WASHINGTON — Americans are not clamoring for single-payer health care, as Sen. Bernie Sanders suggests they are, in proposing a plan that would have the government foot most medical bills.
He's right that support for the idea has grown and in some polls tops 50 percent. But polls suggest that the prevailing sentiment is ambivalence.
Saving money on health insurance holds lots of appeal. Seeing taxes rise to cover those costs may dull the appetite.
Sanders' plan,, would have the government finance coverage now paid for by a mix of employers, their workers, public plans and people in the individual insurance market. He's not given details of the likely cost or how, exactly, he'd pay for it.
A look at the independentabout the popularity of a government-financed system and how they compare with surveys of public opinion:
—"You mean because the people in this country want to move toward a Medicare-for-all system, that is divisive? I think in a democracy, we should be doing what the American people want." — AP interview Tuesday, when asked about divisions in the Democratic Party over his idea.

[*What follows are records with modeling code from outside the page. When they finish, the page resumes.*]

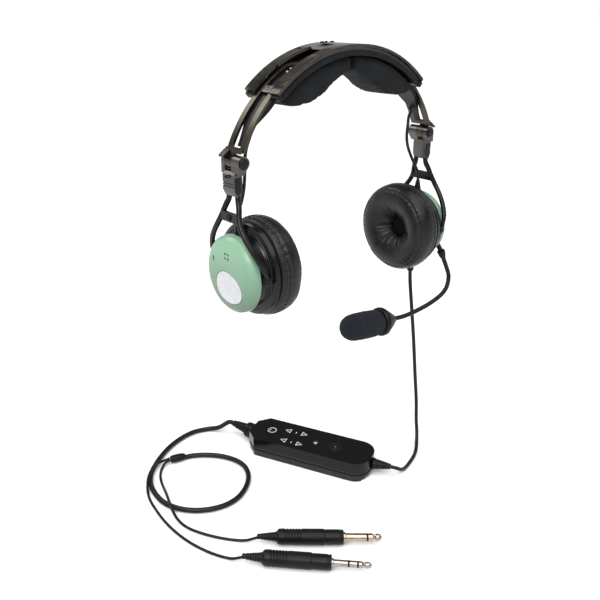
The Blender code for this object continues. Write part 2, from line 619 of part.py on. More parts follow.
# ---------------------------------------------------------------- cords
MAIN_ROUTE = [(0.0920, -0.0030, -0.0443), (0.0920, -0.0038, -0.0550), (0.0925, -0.0076, -0.0820),
              (0.0938, -0.0110, -0.1110), (0.0960, -0.0140, -0.1480), (0.0975, -0.0168, -0.1780),
              (0.0970, -0.0190, -0.1990), (0.0945, -0.0228, -0.2105), (0.0882, -0.0285, -0.2170),
              (0.0790, -0.0355, -0.2183), (0.0700, -0.0405, -0.2183), (0.0600, -0.0444, -0.2183),
              (0.0505, -0.0474, -0.2180), (0.0425, -0.0492, -0.2156),
              on_module(MODULE_HALF + 0.0213, 0.0058, -0.2112).translation,
              on_module(MODULE_HALF + 0.0173, 0.0050, -0.2107).translation]
PLUG_ROUTE = [on_module(-MODULE_HALF - 0.0266, 0.0063, -0.2087).translation,
              on_module(-MODULE_HALF - 0.0322, 0.0072, -0.2092).translation, (-0.0460, 0.1180, -0.2150),
              (-0.0530, 0.1260, -0.2176), (-0.0680, 0.1310, -0.2176), (-0.0860, 0.1290, -0.2176),
              (-0.1058, 0.1210, -0.2176), (-0.1290, 0.1045, -0.2176), (-0.1415, 0.0880, -0.2176),
              (-0.1467, 0.0689, -0.2176), (-0.1460, 0.0520, -0.2176), (-0.1390, 0.0370, -0.2176),
              (-0.1275, 0.0256, -0.2176), (-0.1120, 0.0186, -0.2176), (-0.0966, 0.0184, -0.2176),
              (-0.0825, 0.0246, -0.2176), (-0.0700, 0.0360, -0.2176), (-0.0632, 0.0500, -0.2176),
              (-0.0635, 0.0640, -0.2176), (-0.0700, 0.0785, -0.2176), (-0.0800, 0.0900, -0.2176),
              (-0.0905, 0.0975, -0.2176), (-0.0977, 0.1003, -0.2176)]
SPLITTER_START = Vector((-0.0980, 0.1004, -0.2176))
SPLITTER_HEADING = Vector((-0.955, 0.297, 0.0)).normalized()
SPLITTER_LENGTH = 0.0130


def cord_gland():
    """The strain relief at the bottom of the left cup."""
    profile = [(0, 0.0010), (0.0040, 0.0010), (0.0040, -0.0022), (0.0032, -0.0030), (0.0030, -0.0070),
               (0, -0.0070)]
    place = Matrix.Translation((0.0920, -0.0030, -0.0370))
    turned("main_cord_gland", profile, BLACK_PLASTIC, place, 16)


def main_cord():
    tube("main_cord", smooth_route(MAIN_ROUTE, 0.0066), MAIN_CORD / 2, CORD)


def plug_cord():
    tube("plug_cord", smooth_route(PLUG_ROUTE, 0.0088), PLUG_CORD / 2, CORD)


def cord_splitter():
    """The moulded joint where the plug cord parts into two leads."""
    long = SPLITTER_LENGTH
    profile = [(0, long), (0.0033, long), (0.0038, long - 0.0015), (0.0040, 0.0040), (0.0034, GAP),
               (0, GAP)]
    cone = turned("cord_splitter", profile, BLACK_PLASTIC,
                  along(SPLITTER_START + Vector((0, 0, 0.0017)), SPLITTER_HEADING), 16)
    floor = [(-0.02, -0.02), (0.02, -0.02), (0.02, 0.02), (-0.02, 0.02)]
    place = Matrix.Translation((*SPLITTER_START.xy, FLOOR - 0.0020 + 0.0001))
    cut(cone, plate("splitter_floor", [floor], 0.0040, BLACK_PLASTIC, place, CUTTERS))


LEAD_HIGH = FLOOR + PLUG_CORD + LEAD_CORD / 2 + 0.0010   # a lead's middle where it rides over the plug cord
LEAD_LOW = FLOOR + LEAD_CORD / 2 + 0.0001

PHONES_LEAD = [(-0.1115, 0.1030, -0.2159), (-0.1168, 0.1036, -0.2170), (-0.1229, 0.0998, LEAD_LOW),
               (-0.1290, 0.0920, LEAD_LOW), (-0.1330, 0.0835, LEAD_LOW), (-0.1362, 0.0740, -0.2180),
               (-0.1405, 0.0620, -0.2148), (-0.1448, 0.0500, LEAD_HIGH), (-0.1478, 0.0400, -0.2148),
               (-0.1490, 0.0290, -0.2180), (-0.1478, 0.0170, LEAD_LOW), (-0.1430, 0.0040, LEAD_LOW),
               (-0.1360, -0.0085, LEAD_LOW), (-0.1280, -0.0195, LEAD_LOW), (-0.1205, -0.0280, -0.2180),
               (-0.1150, -0.0337, -0.2150)]
MIC_LEAD = [(-0.1107, 0.1060, -0.2159), (-0.1175, 0.1072, -0.2166), (-0.1262, 0.1045, -0.2142),
            (-0.1350, 0.0975, LEAD_HIGH), (-0.1425, 0.0900, -0.2142), (-0.1490, 0.0800, -0.2178),
            (-0.1535, 0.0680, LEAD_LOW), (-0.1562, 0.0530, LEAD_LOW), (-0.1580, 0.0370, LEAD_LOW),
            (-0.1580, 0.0190, LEAD_LOW), (-0.1558, 0.0010, LEAD_LOW), (-0.1515, -0.0150, LEAD_LOW),
            (-0.1465, -0.0270, LEAD_LOW), (-0.1410, -0.0370, -0.2180), (-0.1370, -0.0432, -0.2150)]


def leads():
    for name, route in (("phones_lead", PHONES_LEAD), ("mic_lead", MIC_LEAD)):
        tube(name, smooth_route(route, 0.0052), LEAD_CORD / 2, CORD)


# ---------------------------------------------------------------- plugs
PLUG_LIE = FLOOR + 0.0066       # height of a plug's axis as it lies on its handle


def plug(name, start, end, shaft_radius, shaft_length, rings):
    """A plug lying on the surface: ribbed relief, grooved handle and shaft, thick end first."""
    start = Vector((*start, PLUG_LIE))
    heading = (Vector((*end, PLUG_LIE)) - start).normalized()
    relief, grip = 0.0165, 0.0530
    body = [(0, relief + grip), (0.0050, relief + grip), (0.0060, relief + grip - 0.0012),
            (0.0060, relief + 0.0380), (0.0064, relief + 0.0360), (0.0064, relief + 0.0050),
            (0.0058, relief + 0.0006), (0.0042, relief - 0.0004), (0.0040, relief - 0.0030),
            (0.0026, 0.0004), (0.0022, 0.0), (0, 0.0)]
    turned(f"{name}_plug_handle", body, BLACK_PLASTIC, along(start, heading), 20)
    base, radius, long = relief + grip + GAP, shaft_radius, shaft_length
    profile = [(0, base + long), (radius * 0.45, base + long - 0.0004),
               (radius * 0.98, base + long - 0.0032), (radius * 0.92, base + long - 0.0046),
               (radius * 0.66, base + long - 0.0062), (radius, base + long - 0.0076)]
    for ring in rings:
        profile += [(radius, base + ring + 0.0006), (radius * 0.93, base + ring + 0.0005),
                    (radius * 0.93, base + ring - 0.0005), (radius, base + ring - 0.0006)]
    profile += [(radius, base + 0.0015), (radius * 1.30, base + 0.0014), (radius * 1.30, base), (0, base)]
    turned(f"{name}_plug_shaft", profile, NICKEL, along(start, heading), 16)


# ---------------------------------------------------------------- control module
def module_outline(inset):
    """The casing in plan: chamfered at the plug-cord end, round at the main-cord end."""
    long, wide = MODULE_HALF - inset, MODULE_HALF_WIDTH - inset
    corner = 0.0095
    outline = [(-long, -wide + corner), (-long + corner, -wide)]
    outline += arc(long - 0.0150, -wide + 0.0150, 0.0150, -90, 0, 5)
    outline += arc(long - 0.0150, wide - 0.0150, 0.0150, 0, 90, 5)
    outline += [(-long + corner, wide), (-long, wide - corner)]
    return outline


def module_shell(name, low, high, floor_low, floor_high, finish):
    """A tray in the casing's outline, hollow from floor_low to floor_high."""
    shell = plate(name, [module_outline(0.0)], high - low, finish, on_module(0, 0, (low + high) / 2))
    hollow = plate(f"{name}_hollow", [module_outline(SHELL_WALL)], floor_high - floor_low, finish,
                   on_module(0, 0, (floor_low + floor_high) / 2), CUTTERS)
    cut(shell, hollow)
    return shell


TRIANGLE = [(0.0038, 0.0), (-0.0024, 0.0033), (-0.0024, -0.0033)]
ROUND_BUTTON = arc(0, 0, 0.0046, 0, 337.5, 15)
SMALL_BUTTON = arc(0, 0, 0.0026, 0, 330, 11)
BUTTONS = (
    ("power_button", -0.0410, 0.0, 0, ROUND_BUTTON),
    ("right_volume_up", -0.0256, 0.0056, 180, TRIANGLE),
    ("right_volume_down", -0.0099, 0.0060, 0, TRIANGLE),
    ("left_volume_up", -0.0235, -0.0108, 180, TRIANGLE),
    ("left_volume_down", -0.0080, -0.0108, 0, TRIANGLE),
    ("wireless_button", 0.0053, -0.0026, 0, SMALL_BUTTON),
)


def module_casing():
    floor = FLOOR + SHELL_WALL
    top = module_shell("module_top_shell", MODULE_SEAM + GAP, MODULE_TOP, MODULE_SEAM - 0.002,
                       MODULE_TOP - SHELL_WALL, GLOSS_PLASTIC)
    bottom = module_shell("module_bottom_shell", FLOOR, MODULE_SEAM, floor, MODULE_SEAM + 0.002,
                          BLACK_PLASTIC)
    for name, u, v, turn, outline in BUTTONS:
        hole = [(x * 1.16, y * 1.16) for x, y in outline]
        place = on_module(u, v, MODULE_TOP) @ Matrix.Rotation(math.radians(turn), 4, "Z")
        cut(top, plate(f"{name}_hole", [hole], 0.006, GLOSS_PLASTIC, place, CUTTERS))
    opening = [(0.0030, -0.0143), (0.0710, -0.0143), (0.0710, 0.0143), (0.0030, 0.0143)]
    cut(bottom, plate("door_opening", [opening], 0.0040, BLACK_PLASTIC,
                      on_module(0, 0, floor + 0.0001 - 0.0020), CUTTERS))
    return top, bottom


def module_buttons():
    low, high = MODULE_TOP - BUTTON_STEM, MODULE_TOP + BUTTON_RISE
    for name, u, v, turn, outline in BUTTONS:
        place = on_module(u, v, (low + high) / 2) @ Matrix.Rotation(math.radians(turn), 4, "Z")
        plate(name, [outline], high - low, BLACK_PLASTIC, place)


def module_insides():
    """The circuit board, two cells and the door below them."""
    board = [(-0.0510, -0.0090), (-0.0460, -0.0140), (-0.0010, -0.0140), (-0.0010, 0.0140),
             (-0.0460, 0.0140), (-0.0510, 0.0090)]
    plate("module_board", [board], 0.0016, BOARD, on_module(0, 0, -0.2092))
    cells = []
    for row, group in ((-0.0068, PARTS), (0.0068, CUTTERS)):
        place = on_module(0.0250, row, -0.2110) @ Matrix.Rotation(math.pi / 2, 4, "Y")
        cells.append(rod("battery_cells", CELL_RADIUS, CELL_LENGTH, STEEL, place, 16, group))
    strap = [(-0.0010, -0.0045), (0.0010, -0.0045), (0.0010, 0.0045), (-0.0010, 0.0045)]
    cells.append(plate("cell_strap", [strap], 0.0060, STEEL, on_module(0.0470, 0, -0.2110), CUTTERS))
    join(*cells)
    door = [(0.0034, -0.0140), (0.0550, -0.0140), (0.0580, -0.0100), (0.0580, 0.0100), (0.0550, 0.0140),
            (0.0034, 0.0140)]
    plate("battery_door", [door], 0.0013, BLACK_PLASTIC, on_module(0, 0, FLOOR + 0.00065))


def module_reliefs():
    """Ribbed, tapered strain reliefs, with a collar at the plug-cord end."""
    cord_end = [(0, 0.0150), (0.0022, 0.0150), (0.0026, 0.0130), (0.0052, 0.0020), (0.0056, GAP), (0, GAP)]
    turned("main_cord_relief", cord_end, BLACK_PLASTIC,
           on_module(MODULE_HALF + 0.0016, 0.0020, -0.2100) @ along((0, 0, 0), (0.98, 0.19, -0.04)), 16)
    plug_end = [(0, 0.0242), (0.0028, 0.0242), (0.0032, 0.0215), (0.0056, 0.0090), (0.0070, 0.0086),
                (0.0075, 0.0050), (0.0075, GAP), (0, GAP)]
    turned("plug_cord_relief", plug_end, BLACK_PLASTIC,
           on_module(-MODULE_HALF - 0.0018, 0.0020, -0.2094) @ along((0, 0, 0), (-0.985, 0.17, 0.03)), 16)


# ---------------------------------------------------------------- assembly
def build():
    headband_frame()
    pad_carrier()
    head_pads()
    for name, side in SIDES:
        slider_stop(name, side)
        slider_strip(name, side)
        slider_foot(name, side)
        hinge_pin(name, side)
        yoke_block(name, side)
        yoke_frame(name, side)
        pivot_screws(name, side)
        ear_pad(name, side)
        speaker(name, side)
        cup_housing(name, side)
        cup_cover(name, side)
        cup_badge(name, side)
        crossover_cable(name, side)
    boom()
    cord_gland()
    main_cord()
    module_casing()
    module_buttons()
    module_insides()
    module_reliefs()
    plug_cord()
    cord_splitter()
    leads()
    plug("phones", (-0.1140, -0.0345), (-0.0386, -0.1009), 0.00318, 0.0307, (0.0190,))
    plug("mic", (-0.1360, -0.0442), (-0.0672, -0.1165), 0.00262, 0.0307, (0.0200, 0.0130))
    bpy.context.view_layer.update()


build()
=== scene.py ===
"""Looks of the on-ear aviation headset and its cord set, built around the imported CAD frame.

Metres, in the frame's own axes: the origin is between the ears, +X the wearer's left, -Y forward.
"""

import math

import bmesh
import bpy
from mathutils import Matrix, Vector, noise


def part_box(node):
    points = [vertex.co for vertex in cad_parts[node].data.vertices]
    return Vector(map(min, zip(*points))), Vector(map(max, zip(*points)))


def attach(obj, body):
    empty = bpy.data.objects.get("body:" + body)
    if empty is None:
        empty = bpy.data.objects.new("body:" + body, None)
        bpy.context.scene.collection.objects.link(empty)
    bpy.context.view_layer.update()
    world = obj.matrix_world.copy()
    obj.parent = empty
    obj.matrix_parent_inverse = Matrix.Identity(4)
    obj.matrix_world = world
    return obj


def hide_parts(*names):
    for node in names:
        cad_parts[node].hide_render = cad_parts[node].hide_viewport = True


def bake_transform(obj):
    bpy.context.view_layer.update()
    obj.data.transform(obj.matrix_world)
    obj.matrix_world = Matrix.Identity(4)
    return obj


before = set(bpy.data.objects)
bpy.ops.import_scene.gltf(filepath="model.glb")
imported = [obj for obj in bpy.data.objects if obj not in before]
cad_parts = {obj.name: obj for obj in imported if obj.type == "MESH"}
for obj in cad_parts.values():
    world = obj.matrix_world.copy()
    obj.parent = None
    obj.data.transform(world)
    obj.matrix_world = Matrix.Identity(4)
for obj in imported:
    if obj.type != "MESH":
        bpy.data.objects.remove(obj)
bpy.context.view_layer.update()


# ---------------------------------------------------------------- places taken from the frame
def middle(node):
    """The middle of a CAD node's box."""
    low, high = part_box(node)
    return (low + high) / 2


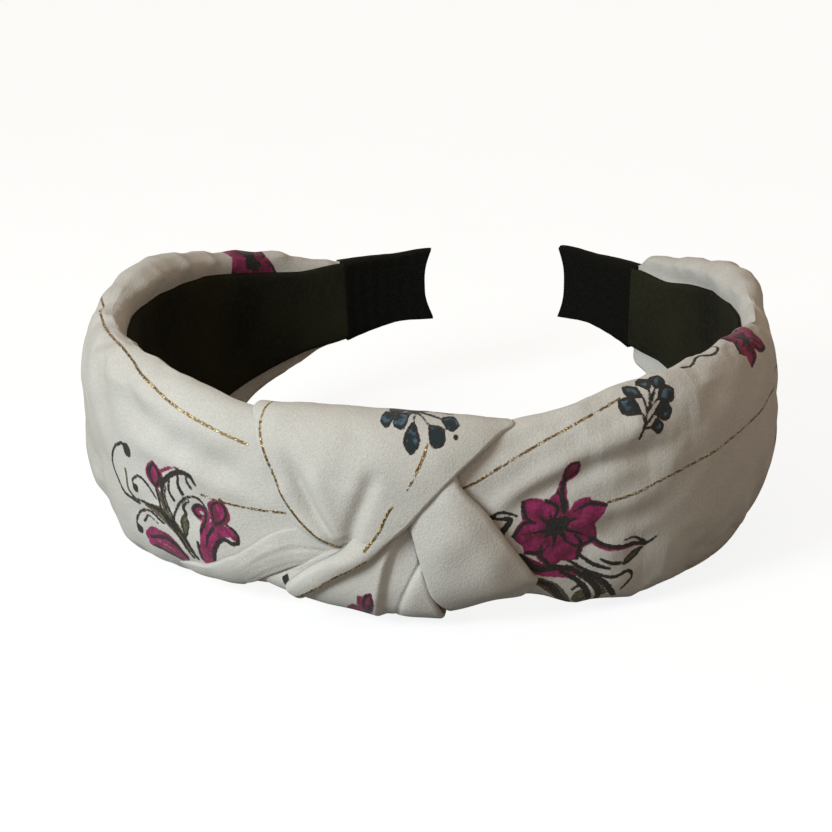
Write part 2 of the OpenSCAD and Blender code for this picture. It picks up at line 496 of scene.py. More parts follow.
def printed_crepe():
    """Cream crepe with a screen-printed floral pattern and woven gold thread stripes, whose colour holds
    painted glints and painted shade.
    """
    n = Nodes("printed_crepe")
    tone = n.level(n.noise(60.0), 0.35, 0.65)
    cream = n.blend(tone, (0.545, 0.53, 0.50), (0.60, 0.588, 0.56))
    pebble = n.noise(3500.0, rough=0.6)
    weave = n.noise(1800.0)
    cream = n.blend(n.level(pebble, 0.36, 0.58, 0.34, 0.0), cream, (0.36, 0.34, 0.305))
    cream = n.blend(n.level(weave, 0.5, 0.7, 0.0, 0.3), cream, (0.68, 0.665, 0.64))
    wobble = n.math("MULTIPLY", n.math("SUBTRACT", n.noise(1300.0, 3.0, rough=0.7), 0.5), 0.75)

    def drawn(name):
        return n.math("ADD", n.field(name), wobble)

    petal = drawn("petal")
    leaf = drawn("leaf")
    blue = drawn("blue")
    ink = drawn("ink")
    thread = n.noise(1900.0, rough=0.8)
    wash = n.noise(420.0)
    magenta = n.blend(n.level(wash, 0.38, 0.62), (0.17, 0.008, 0.05), (0.37, 0.022, 0.145))
    magenta = n.blend(n.level(thread, 0.38, 0.58, 0.6, 0.0), magenta, (0.07, 0.006, 0.02))
    olive = n.blend(n.level(thread, 0.35, 0.65), (0.04, 0.034, 0.016), (0.15, 0.13, 0.075))
    steel = n.blend(n.level(wash, 0.47, 0.6), (0.007, 0.017, 0.023), (0.06, 0.125, 0.185))
    dark = n.blend(n.level(thread, 0.4, 0.7), (0.008, 0.006, 0.006), (0.035, 0.028, 0.024))
    base = n.blend(n.below(leaf, 0.0, 0.1), cream, olive)
    base = n.blend(n.below(blue, 0.0, 0.07), base, steel)
    base = n.blend(n.below(petal, 0.0, 0.12), base, magenta)
    base = n.blend(n.below(ink, 0.0, 0.09), base, dark)

    gold_noise = n.noise(1700.0, rough=0.8)
    gold_wobble = n.math("MULTIPLY", n.math("SUBTRACT", gold_noise, 0.5), 0.55)
    gold_line = n.math("ADD", n.field("gold"), gold_wobble)
    dashes = n.level(n.noise(560.0, 4.0, rough=0.8), 0.38, 0.44)
    gold = n.math("MULTIPLY", n.below(gold_line, 0.27, 0.09), dashes)
    # Gold thread colour is painted light: random bright cells are painted glints, and the dark brown
    # between them is painted shade.
    glint = n.add("ShaderNodeTexVoronoi", {"Scale": 2600.0, "Vector": n.place()})
    painted_glint = n.level(n.add("ShaderNodeSeparateColor", {0: glint.outputs["Color"]}).outputs[0], 0.6, 0.95)
    gold_with_painted_glints = n.blend(painted_glint, (0.17, 0.095, 0.03), (0.78, 0.60, 0.30))
    base = n.blend(gold, base, gold_with_painted_glints)

    height = n.math("ADD", pebble, n.math("MULTIPLY", weave, 0.7))
    height = n.math("ADD", height, n.math("MULTIPLY", gold, 0.8))
    return n.finish(
        Base_Color=base,
        Roughness=n.level(gold, 0.0, 1.0, 0.88, 0.38),
        Metallic=n.math("MULTIPLY", gold, 0.8),
        Sheen_Weight=0.12,
        Sheen_Roughness=0.5,
        Normal=n.bump(height, 0.00016, 0.8),
    )


def brushed_lining():
    """Dark olive-black brushed ribbon."""
    n = Nodes("brushed_lining")
    nap = n.noise(900.0, 4.0, rough=0.7)
    patch = n.noise(45.0)
    base = n.blend(n.level(patch, 0.35, 0.7), (0.006, 0.006, 0.003), (0.018, 0.018, 0.008))
    base = n.blend(n.level(nap, 0.45, 0.8, 0.0, 0.5), base, (0.030, 0.030, 0.016))
    return n.finish(
        Base_Color=base,
        Roughness=0.93,
        Specular_IOR_Level=0.2,
        Normal=n.bump(nap, 0.00012, 0.8),
    )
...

—"Guaranteeing health care as a right is important to the American people not just from a moral and financial perspective; it also happens to be what the majority of the American people want." — Opinion piece in The New York Times on Wednesday.
It takes a selective use of polling to make that case. Overall, public opinion research delivers decidedly mixed results.
The Kaiser Family Foundation reports a "modest increase" in support for single-payer coverage in recent years, with "substantial" opposition. Perhaps most notably, public opinion is "malleable," with support dropping when people are presented with arguments against it that are certain to emerge in the debate.
Kaiser's tracking poll in July found 53 percent in favor of having all Americans get their health insurance from the government; 43 percent were against that. Opposition climbed to 60 percent when people were asked to consider that such a plan would call for higher taxes for many. A slight majority also swung against a single-payer plan when respondents were told that former President Barack Obama's health care law would be replaced as a result.
Public opinion research also helps to explain why Sanders calls his plan "Medicare for all." Labels matter. People tend to react more favorably to the notion of expanding the popular Medicare program to cover everyone than to the idea of "single-payer" even if they amount to the same thing.
In other polling:
—People were about evenly divided in an AP-NORC Center survey in January, 39 percent against having everyone get their health insurance from one government plan and 38 percent in favor. Support dropped substantially when the prospect of a large increase in federal spending was introduced.
—Respondents favored a Medicare-for-all plan 51-38 in a Quinnipiac poll in August that did not raise the question of potential costs.
—In his Times article, Sanders cited an Economist/YouGov poll in April that found a clear preference for expanding Medicare to provide health insurance to all — 60-23. The survey did not address the cost or tax implications of taking that course. That survey was conducted using an opt-in online panel recruited with internet advertising, a methodology criticized by some because of concerns that it does not reach a random sample of Americans.
—The Pew Research Center in June found 60 percent who believe the federal government is responsible for ensuring health care coverage for all Americans, with 39 percent disagreeing. That supports Sanders' contention that people want health care as a right. But ensuring coverage is not the same as paying for it. Support for a single-payer system registered at only 33 percent in that poll. Many of those who felt the government has a responsibility for making sure people have coverage instead supported a mix of public and private programs.